Analysis: A higher share of Michigan and Wisconsin voters went for Trump. He lost the states anyway.
How can that happen?
Trump won 47.22 percent of the vote in Wisconsin in 2016. Hillary Clinton won 46.45 percent, and third party candidates combined with write-ins to account for about 6 percent of the vote. On Tuesday, with about 28,000 votes left to be counted, Trump had 48.8 percent of the vote. But Biden had 49.4 percent.
There was a similar dynamic in Michigan. Trump won 47.25 percent there in 2016, compared to Clinton's 47.03 percent. It was the closest finish in a state he won. In this year's election, he took 47.9 percent of Michigan votes. Biden won 50.5 percent.
Arizona AG: No issues with Sharpie voting
In a statement, Attorney General Mark Brnovich said, “based on correspondence and conversations with Maricopa County officials, we are now confident that the use of Sharpie markers did not result in disenfranchisement for Arizona voters.”
He added, “we appreciate the county’s prompt insight and assurances to address public concerns.”
About the Nevada GOP's 'criminal referral'
While Republicans in Nevada have yet to file the lawsuit they promised earlier Thursday, the Nevada Republican Party did tweet the following:
“Our lawyers just sent a criminal referral to AG Barr regarding at least 3,062 instances of voter fraud. We expect that number to grow substantially. Thousands of individuals have been identified who appear to have violated the law by casting ballots after they moved from NV.”
A couple of points:
First, It is not necessarily illegal for someone who lives out of state to vote in Nevada.
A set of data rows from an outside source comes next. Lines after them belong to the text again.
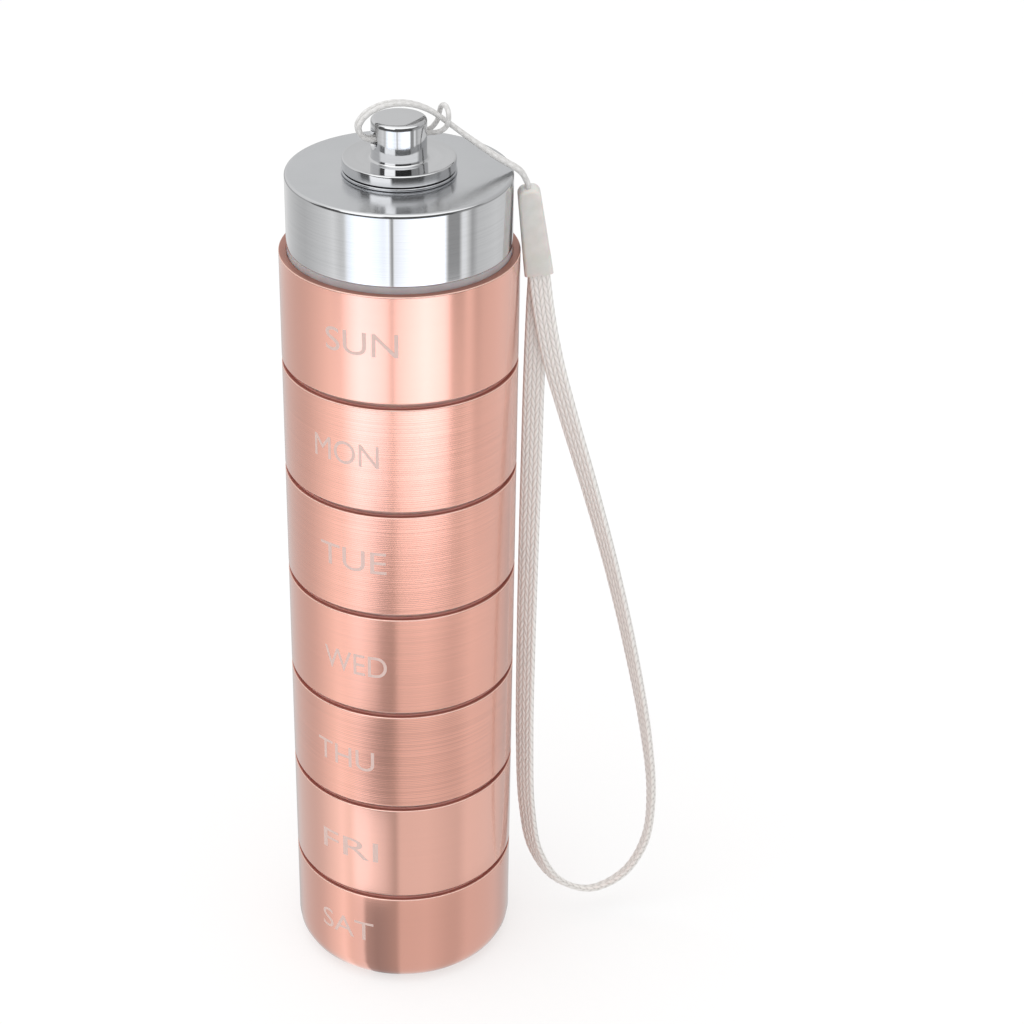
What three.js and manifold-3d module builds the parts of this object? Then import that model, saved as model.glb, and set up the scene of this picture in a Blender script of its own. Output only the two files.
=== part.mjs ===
import * as THREE from "three";
import { mergeVertices } from "three/addons/utils/BufferGeometryUtils.js";
import Module from "manifold-3d";

// Weekly pill organizer: seven round aluminium cups that screw into one another, closed by a
// chrome cap whose post carries a wrist strap. Lengths are in millimetres, +Z is up, and the
// origin is the centre of the bottom face.

// Stack
const cupRadius = 14;
const cupPitch = 14.1;
const baseCupHeight = 14;
const seamGap = 0.55;
const edgeChamfer = 0.25;
const days = ["sun", "mon", "tue", "wed", "thu", "fri"];

// Cup walls
const rimWall = 0.9;
const seatDepth = 0.9;
const floorThickness = 0.9;
const floorFillet = 0.6;
const neckWall = 0.75;
const footFillet = 3;
const footFloorThickness = 1.2;

// Screw thread, one rounded ridge
const threadDepth = 0.5;
const threadPitch = 2;
const threadClearance = 0.25;
const neckThreadRows = 7;
const mouthThreadRows = 8;
const neckLength = 3.6;
const neckTipClearance = 0.1;
const collarDepth = 0.55;
const threadRunout = 0.4;

// Sealing rings
const sealWidth = 0.85;
const sealSideClearance = 0.15;
const sealCollarClearance = 0.2;
const sealEndClearance = 0.1;

// Cap
const capInset = 0.9;
const capHeight = 8.6;
const capSeamGap = 0.65;
const capWall = 0.9;
const capTopThickness = 1.4;
const plugClearance = 0.1;

// Post, washer and screw
const postHoleRadius = 2.1;
const shankRadius = 1.9;
const washerRadius = 6.3;
const flangeGap = 0.5;
const washerClearance = 0.08;
const flangeRadius = 6.55;
const flangeThickness = 1.2;
const flangeChamfer = 0.2;
const stemRadius = 3.2;
const stemHeight = 4.7;
const stemChamfer = 0.35;
const stemFillet = 0.4;
const crossHoleRadius = 1;
const crossHoleHeight = 2.55;
const crossHoleAzimuth = 20;
const shankReach = 0.2;
const tapRadius = 1.25;
const tapDepth = 3.9;
const screwClearance = 0.15;
const screwHeadRadius = 2.7;
const screwHeadHeight = 1.5;
const screwHeadRound = 0.5;
const screwHeadClearance = 0.1;
const screwTipClearance = 0.5;
const recessWidth = 0.6;
const recessLength = 2.6;
const recessDepth = 0.8;

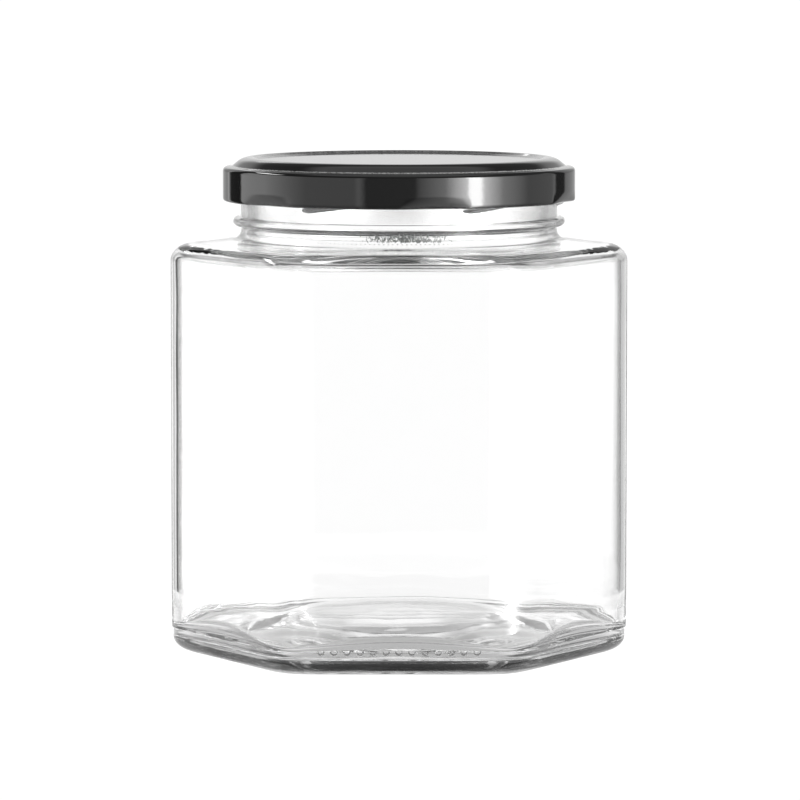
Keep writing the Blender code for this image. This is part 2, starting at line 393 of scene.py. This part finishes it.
def profile_mesh(name, columns_of_values):
    """A mesh of loose points that only carries the values of each row of a piece."""
    mesh = bpy.data.meshes.new(name)
    rows = len(next(iter(columns_of_values.values())))
    mesh.from_pydata([(0.0, 0.0, 0.0)] * rows, [], [])
    for value_name, values in columns_of_values.items():
        mesh.attributes.new(value_name, "FLOAT", "POINT").data.foreach_set("value", values)
    return mesh


def turned_grid(tree, rows, columns, crowding, sides):
    """A grid to be bent round the axis: its shape, the angle of each point, and a reader of row values."""
    across = tree.size("Columns", columns)
    grid = tree.node(
        "GeometryNodeMeshGrid",
        values={"Vertices X": tree.size("Rows", rows), "Vertices Y": across + 1},
    )
    index = tree.node("GeometryNodeInputIndex")
    row = tree.maths("FLOOR", (index + 0.5) / (across + 1))
    column = index - row * (across + 1)
    even = column / across * math.tau
    crowd = tree.size("Crowding", crowding)
    angle = even + crowd * tree.maths("SINE", even * sides) / sides

    def row_value(name):
        return tree.node(
            "GeometryNodeSampleIndex",
            {"data_type": "FLOAT", "domain": "POINT"},
            {"Geometry": tree.start, "Value": tree.point_value(name), "Index": row},
        )

    return grid, angle, row_value


def bend_grid(tree, grid, reach, angle, height):
    """Puts each point of the grid at its reach, angle and height, and closes the seam and the poles."""
    place = tree.round_place(reach, angle, height)
    bent = tree.node("GeometryNodeSetPosition", values={"Geometry": grid, "Position": place})
    return tree.node("GeometryNodeMergeByDistance", values={"Geometry": bent, "Distance": SEAM_GAP})


def hexagon_reach(tree, from_face, to_corner, face_reach, corner_reach):
    """The reach of a hexagon with round corners, at an angle from the middle of its nearest side.

    The corners turn in gradually from the flats. Where both reaches are nearly the same it is a circle.
    """
    ratio = tree.maths("MINIMUM", corner_reach / face_reach, SHARPEST_CORNER * CORNER_RATIO)
    sharpness = math.log(2) / tree.maths("LOGARITHM", CORNER_RATIO / ratio, math.e)
    own_side = tree.maths("COSINE", from_face) ** sharpness
    next_side = tree.maths("COSINE", 2 * HALF_SECTOR - from_face) ** sharpness
    hexagon = face_reach / (own_side + next_side) ** (1 / sharpness)
    circle = face_reach + to_corner * (corner_reach - face_reach)
    share = tree.step_up(ratio, *ROUND_TO_HEXAGON)
    return circle + share * (hexagon - circle)


def light_through(tree, values):
    """The glass shader with these values, and plain straight light through it for shadows."""
    values = values | {"IOR": 1.52, "Transmission Weight": 1.0}
    glass = tree.node("ShaderNodeBsdfPrincipled", values=values)
    clear = tree.node("ShaderNodeBsdfTransparent", values={"Color": (0.96, 0.97, 0.965, 1.0)})
    is_shadow = tree.node("ShaderNodeLightPath")["Is Shadow Ray"]
    both = tree.node("ShaderNodeMixShader", values={0: is_shadow, 1: glass, 2: clear})
    tree.node("ShaderNodeOutputMaterial", values={"Surface": both})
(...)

Many states allow people who move way to continue to vote in their home states, provided they intend to return.
Examples might include someone who moves to take a short-term job, or attend school, or care for a relative, or for military service. They change their address to continue receiving mail, and maybe they even sell their home. But if they intend to return, they can still vote in their home state — as long as they don’t also vote in the place where they’re currently living.
Second, don’t be dazzled by the phrase “criminal referral.” It just means they sent a letter. Anyone can say they think a crime has been committed and call it a criminal referral.
And finally, this appears to be based simply on comparing the list of general election voters to change of address records. However, to be “voter fraud,” which is a crime, voters would have to know they were not eligible to vote but did so anyway. In other words, there has to be an intent to commit a crime.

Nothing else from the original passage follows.